Data block:

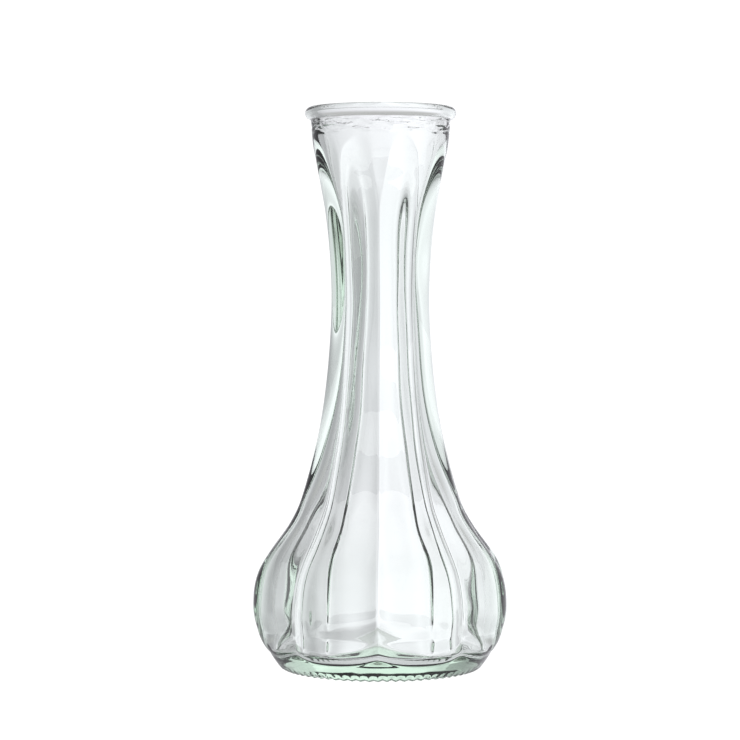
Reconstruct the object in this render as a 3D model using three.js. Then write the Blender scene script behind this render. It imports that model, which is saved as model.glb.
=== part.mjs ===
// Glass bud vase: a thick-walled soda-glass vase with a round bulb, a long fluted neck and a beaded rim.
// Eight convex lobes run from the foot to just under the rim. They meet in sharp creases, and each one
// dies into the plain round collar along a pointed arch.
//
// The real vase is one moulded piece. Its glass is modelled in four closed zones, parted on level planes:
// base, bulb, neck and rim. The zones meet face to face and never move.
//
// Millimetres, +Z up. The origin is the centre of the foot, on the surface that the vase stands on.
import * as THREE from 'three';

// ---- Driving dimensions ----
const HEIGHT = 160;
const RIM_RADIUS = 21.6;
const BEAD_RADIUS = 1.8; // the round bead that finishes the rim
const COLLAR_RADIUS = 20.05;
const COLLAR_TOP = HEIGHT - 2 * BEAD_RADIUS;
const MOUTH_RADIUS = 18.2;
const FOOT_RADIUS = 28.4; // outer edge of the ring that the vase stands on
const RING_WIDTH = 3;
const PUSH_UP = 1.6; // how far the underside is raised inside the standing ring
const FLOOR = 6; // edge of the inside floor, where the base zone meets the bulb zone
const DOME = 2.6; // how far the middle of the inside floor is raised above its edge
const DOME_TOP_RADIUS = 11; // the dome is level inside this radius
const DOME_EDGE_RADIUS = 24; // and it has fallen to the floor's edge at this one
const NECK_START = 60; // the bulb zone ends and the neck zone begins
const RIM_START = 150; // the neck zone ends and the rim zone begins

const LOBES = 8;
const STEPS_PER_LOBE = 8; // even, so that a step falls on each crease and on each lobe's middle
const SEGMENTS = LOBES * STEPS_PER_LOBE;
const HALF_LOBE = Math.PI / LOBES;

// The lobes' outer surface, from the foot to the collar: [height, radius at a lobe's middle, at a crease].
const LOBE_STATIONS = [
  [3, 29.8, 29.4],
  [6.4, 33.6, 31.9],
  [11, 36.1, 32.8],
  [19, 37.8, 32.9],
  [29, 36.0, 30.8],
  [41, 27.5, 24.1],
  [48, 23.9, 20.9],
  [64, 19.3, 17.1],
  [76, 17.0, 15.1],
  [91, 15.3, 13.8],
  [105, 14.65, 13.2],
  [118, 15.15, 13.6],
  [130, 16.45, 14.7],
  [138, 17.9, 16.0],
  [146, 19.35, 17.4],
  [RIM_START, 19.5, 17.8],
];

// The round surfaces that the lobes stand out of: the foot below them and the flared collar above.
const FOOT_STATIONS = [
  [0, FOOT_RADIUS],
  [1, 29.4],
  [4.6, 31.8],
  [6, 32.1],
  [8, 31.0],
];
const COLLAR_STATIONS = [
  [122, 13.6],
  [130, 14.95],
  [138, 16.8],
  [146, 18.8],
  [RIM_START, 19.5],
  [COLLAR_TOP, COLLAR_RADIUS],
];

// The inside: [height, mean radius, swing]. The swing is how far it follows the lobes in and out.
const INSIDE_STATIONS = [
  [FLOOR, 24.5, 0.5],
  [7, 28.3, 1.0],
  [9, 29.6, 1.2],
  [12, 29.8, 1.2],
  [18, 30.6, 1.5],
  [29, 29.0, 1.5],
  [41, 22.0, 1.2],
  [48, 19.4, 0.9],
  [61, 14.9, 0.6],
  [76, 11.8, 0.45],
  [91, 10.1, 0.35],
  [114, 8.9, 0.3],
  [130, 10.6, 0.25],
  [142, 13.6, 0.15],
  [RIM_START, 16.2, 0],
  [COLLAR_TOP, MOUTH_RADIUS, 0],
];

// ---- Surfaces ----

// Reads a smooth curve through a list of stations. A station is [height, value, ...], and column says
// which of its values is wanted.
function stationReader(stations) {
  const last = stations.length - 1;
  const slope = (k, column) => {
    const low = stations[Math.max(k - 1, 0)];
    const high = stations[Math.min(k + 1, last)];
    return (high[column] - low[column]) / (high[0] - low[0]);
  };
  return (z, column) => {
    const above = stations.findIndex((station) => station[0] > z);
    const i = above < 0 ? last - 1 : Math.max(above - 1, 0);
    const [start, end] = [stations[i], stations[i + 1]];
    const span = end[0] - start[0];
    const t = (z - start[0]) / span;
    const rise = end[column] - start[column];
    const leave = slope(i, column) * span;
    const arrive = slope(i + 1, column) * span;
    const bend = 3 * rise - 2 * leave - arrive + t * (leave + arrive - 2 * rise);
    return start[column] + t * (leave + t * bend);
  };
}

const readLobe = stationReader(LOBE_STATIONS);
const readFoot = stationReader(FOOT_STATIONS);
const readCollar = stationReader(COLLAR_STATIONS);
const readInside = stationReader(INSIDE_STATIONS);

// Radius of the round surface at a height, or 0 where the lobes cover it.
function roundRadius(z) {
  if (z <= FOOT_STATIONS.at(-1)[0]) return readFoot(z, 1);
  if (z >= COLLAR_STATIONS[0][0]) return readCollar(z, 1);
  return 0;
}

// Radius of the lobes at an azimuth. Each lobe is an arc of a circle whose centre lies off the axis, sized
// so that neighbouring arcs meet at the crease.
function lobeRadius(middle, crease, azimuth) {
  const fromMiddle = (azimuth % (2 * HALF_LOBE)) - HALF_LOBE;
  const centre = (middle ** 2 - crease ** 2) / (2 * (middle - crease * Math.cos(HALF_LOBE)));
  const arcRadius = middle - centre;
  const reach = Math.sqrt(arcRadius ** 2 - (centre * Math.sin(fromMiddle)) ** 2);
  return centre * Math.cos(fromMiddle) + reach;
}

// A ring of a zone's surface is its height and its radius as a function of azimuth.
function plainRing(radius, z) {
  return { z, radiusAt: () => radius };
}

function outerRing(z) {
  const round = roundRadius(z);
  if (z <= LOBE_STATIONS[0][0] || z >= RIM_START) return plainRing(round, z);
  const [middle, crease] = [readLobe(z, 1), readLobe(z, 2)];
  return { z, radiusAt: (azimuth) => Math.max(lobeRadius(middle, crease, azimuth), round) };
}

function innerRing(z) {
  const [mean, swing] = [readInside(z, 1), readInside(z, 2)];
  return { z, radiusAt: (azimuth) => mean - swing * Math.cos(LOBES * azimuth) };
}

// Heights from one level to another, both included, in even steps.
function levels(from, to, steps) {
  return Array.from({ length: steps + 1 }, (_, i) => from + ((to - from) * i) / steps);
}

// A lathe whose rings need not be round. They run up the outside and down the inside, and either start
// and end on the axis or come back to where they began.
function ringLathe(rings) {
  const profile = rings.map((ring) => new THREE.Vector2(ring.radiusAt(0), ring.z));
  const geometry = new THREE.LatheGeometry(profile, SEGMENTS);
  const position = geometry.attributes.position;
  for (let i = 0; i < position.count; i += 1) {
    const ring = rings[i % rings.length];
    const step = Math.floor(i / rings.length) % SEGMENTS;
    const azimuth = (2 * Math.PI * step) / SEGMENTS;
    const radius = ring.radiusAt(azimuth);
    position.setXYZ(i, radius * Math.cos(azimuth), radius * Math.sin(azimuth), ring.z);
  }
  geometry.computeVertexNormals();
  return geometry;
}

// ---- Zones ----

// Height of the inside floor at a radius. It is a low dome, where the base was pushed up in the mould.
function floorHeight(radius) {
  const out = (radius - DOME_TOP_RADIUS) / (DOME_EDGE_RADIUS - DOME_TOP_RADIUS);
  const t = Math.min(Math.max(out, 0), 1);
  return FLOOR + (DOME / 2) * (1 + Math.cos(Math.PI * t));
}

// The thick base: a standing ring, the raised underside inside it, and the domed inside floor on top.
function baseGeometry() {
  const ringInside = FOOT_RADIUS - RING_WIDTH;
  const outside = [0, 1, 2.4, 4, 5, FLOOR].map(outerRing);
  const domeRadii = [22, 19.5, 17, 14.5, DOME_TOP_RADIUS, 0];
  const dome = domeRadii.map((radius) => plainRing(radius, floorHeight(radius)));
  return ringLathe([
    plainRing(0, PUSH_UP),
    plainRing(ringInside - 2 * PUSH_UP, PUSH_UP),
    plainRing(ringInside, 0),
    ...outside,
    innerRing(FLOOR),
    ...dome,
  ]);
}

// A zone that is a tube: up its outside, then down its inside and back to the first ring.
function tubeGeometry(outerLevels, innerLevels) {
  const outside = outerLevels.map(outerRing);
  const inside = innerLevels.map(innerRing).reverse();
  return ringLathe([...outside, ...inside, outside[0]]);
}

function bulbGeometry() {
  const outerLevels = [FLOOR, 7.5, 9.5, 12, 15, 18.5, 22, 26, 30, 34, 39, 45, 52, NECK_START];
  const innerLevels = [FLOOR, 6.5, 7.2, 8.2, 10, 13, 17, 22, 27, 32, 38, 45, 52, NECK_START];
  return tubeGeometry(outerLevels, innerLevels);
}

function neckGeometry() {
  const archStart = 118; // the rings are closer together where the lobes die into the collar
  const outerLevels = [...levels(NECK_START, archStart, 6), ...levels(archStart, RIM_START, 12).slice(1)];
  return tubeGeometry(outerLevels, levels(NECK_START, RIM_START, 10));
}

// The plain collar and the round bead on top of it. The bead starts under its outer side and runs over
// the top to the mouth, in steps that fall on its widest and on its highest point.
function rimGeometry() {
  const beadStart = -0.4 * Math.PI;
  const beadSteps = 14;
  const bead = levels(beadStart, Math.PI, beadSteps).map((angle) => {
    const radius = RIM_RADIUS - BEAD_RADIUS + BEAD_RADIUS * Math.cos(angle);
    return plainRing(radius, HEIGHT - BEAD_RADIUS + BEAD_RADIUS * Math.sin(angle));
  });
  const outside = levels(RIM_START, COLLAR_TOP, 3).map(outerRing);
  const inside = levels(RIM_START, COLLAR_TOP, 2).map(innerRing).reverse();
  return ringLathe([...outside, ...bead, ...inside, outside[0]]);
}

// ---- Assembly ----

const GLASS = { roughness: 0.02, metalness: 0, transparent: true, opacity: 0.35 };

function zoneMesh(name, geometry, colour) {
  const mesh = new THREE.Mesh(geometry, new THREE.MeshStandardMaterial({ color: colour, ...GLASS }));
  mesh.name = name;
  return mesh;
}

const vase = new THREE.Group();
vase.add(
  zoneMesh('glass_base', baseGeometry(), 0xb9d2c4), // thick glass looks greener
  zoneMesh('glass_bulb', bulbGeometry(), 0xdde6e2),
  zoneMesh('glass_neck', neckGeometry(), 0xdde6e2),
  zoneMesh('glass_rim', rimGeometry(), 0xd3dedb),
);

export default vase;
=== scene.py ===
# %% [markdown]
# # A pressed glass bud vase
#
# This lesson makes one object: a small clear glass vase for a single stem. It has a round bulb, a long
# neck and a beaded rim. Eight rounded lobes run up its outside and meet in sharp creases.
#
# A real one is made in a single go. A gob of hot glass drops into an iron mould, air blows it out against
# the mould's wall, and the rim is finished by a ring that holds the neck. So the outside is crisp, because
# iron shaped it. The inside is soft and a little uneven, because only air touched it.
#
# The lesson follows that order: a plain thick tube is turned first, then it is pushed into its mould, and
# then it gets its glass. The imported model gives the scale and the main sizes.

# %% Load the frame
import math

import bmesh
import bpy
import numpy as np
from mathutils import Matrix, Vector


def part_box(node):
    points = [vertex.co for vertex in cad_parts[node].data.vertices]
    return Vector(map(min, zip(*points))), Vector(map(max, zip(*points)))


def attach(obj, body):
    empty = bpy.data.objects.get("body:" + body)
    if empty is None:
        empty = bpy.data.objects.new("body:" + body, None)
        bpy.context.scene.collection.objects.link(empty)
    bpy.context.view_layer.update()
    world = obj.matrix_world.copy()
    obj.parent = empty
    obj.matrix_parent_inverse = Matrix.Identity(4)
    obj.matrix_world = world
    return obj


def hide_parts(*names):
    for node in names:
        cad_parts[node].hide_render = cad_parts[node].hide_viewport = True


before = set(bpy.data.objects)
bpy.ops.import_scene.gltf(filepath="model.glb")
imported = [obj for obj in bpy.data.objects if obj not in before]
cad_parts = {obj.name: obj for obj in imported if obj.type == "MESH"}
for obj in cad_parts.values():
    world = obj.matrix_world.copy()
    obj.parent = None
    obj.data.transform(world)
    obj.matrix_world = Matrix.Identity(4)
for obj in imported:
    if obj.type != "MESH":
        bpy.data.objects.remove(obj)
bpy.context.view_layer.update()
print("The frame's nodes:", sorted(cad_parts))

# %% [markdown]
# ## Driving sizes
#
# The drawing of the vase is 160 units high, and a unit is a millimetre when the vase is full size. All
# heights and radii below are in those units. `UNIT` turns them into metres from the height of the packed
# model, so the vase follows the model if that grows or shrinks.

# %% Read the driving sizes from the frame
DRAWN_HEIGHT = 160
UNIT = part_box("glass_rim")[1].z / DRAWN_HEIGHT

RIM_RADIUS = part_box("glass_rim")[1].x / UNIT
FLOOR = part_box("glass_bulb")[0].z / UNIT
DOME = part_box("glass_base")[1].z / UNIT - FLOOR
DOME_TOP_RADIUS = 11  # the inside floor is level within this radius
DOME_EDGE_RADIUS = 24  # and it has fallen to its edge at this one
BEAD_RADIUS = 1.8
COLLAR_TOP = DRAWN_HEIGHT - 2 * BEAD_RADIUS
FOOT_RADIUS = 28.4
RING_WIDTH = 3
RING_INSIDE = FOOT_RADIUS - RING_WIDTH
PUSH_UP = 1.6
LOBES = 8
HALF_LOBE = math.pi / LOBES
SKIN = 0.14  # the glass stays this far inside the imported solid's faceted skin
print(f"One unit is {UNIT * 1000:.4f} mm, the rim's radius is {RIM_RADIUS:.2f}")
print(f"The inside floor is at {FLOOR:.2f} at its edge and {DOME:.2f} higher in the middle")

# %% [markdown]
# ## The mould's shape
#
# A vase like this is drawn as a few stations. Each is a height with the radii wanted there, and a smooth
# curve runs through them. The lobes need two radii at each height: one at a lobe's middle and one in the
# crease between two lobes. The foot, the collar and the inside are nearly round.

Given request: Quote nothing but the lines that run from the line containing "true, opacity: 0.35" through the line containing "from mathutils import Matrix, Vector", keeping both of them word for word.

Correct answer:
const GLASS = { roughness: 0.02, metalness: 0, transparent: true, opacity: 0.35 };

function zoneMesh(name, geometry, colour) {
  const mesh = new THREE.Mesh(geometry, new THREE.MeshStandardMaterial({ color: colour, ...GLASS }));
  mesh.name = name;
  return mesh;
}

const vase = new THREE.Group();
vase.add(
  zoneMesh('glass_base', baseGeometry(), 0xb9d2c4), // thick glass looks greener
  zoneMesh('glass_bulb', bulbGeometry(), 0xdde6e2),
  zoneMesh('glass_neck', neckGeometry(), 0xdde6e2),
  zoneMesh('glass_rim', rimGeometry(), 0xd3dedb),
);

export default vase;
=== scene.py ===
# %% [markdown]
# # A pressed glass bud vase
#
# This lesson makes one object: a small clear glass vase for a single stem. It has a round bulb, a long
# neck and a beaded rim. Eight rounded lobes run up its outside and meet in sharp creases.
#
# A real one is made in a single go. A gob of hot glass drops into an iron mould, air blows it out against
# the mould's wall, and the rim is finished by a ring that holds the neck. So the outside is crisp, because
# iron shaped it. The inside is soft and a little uneven, because only air touched it.
#
# The lesson follows that order: a plain thick tube is turned first, then it is pushed into its mould, and
# then it gets its glass. The imported model gives the scale and the main sizes.

# %% Load the frame
import math

import bmesh
import bpy
import numpy as np
from mathutils import Matrix, Vector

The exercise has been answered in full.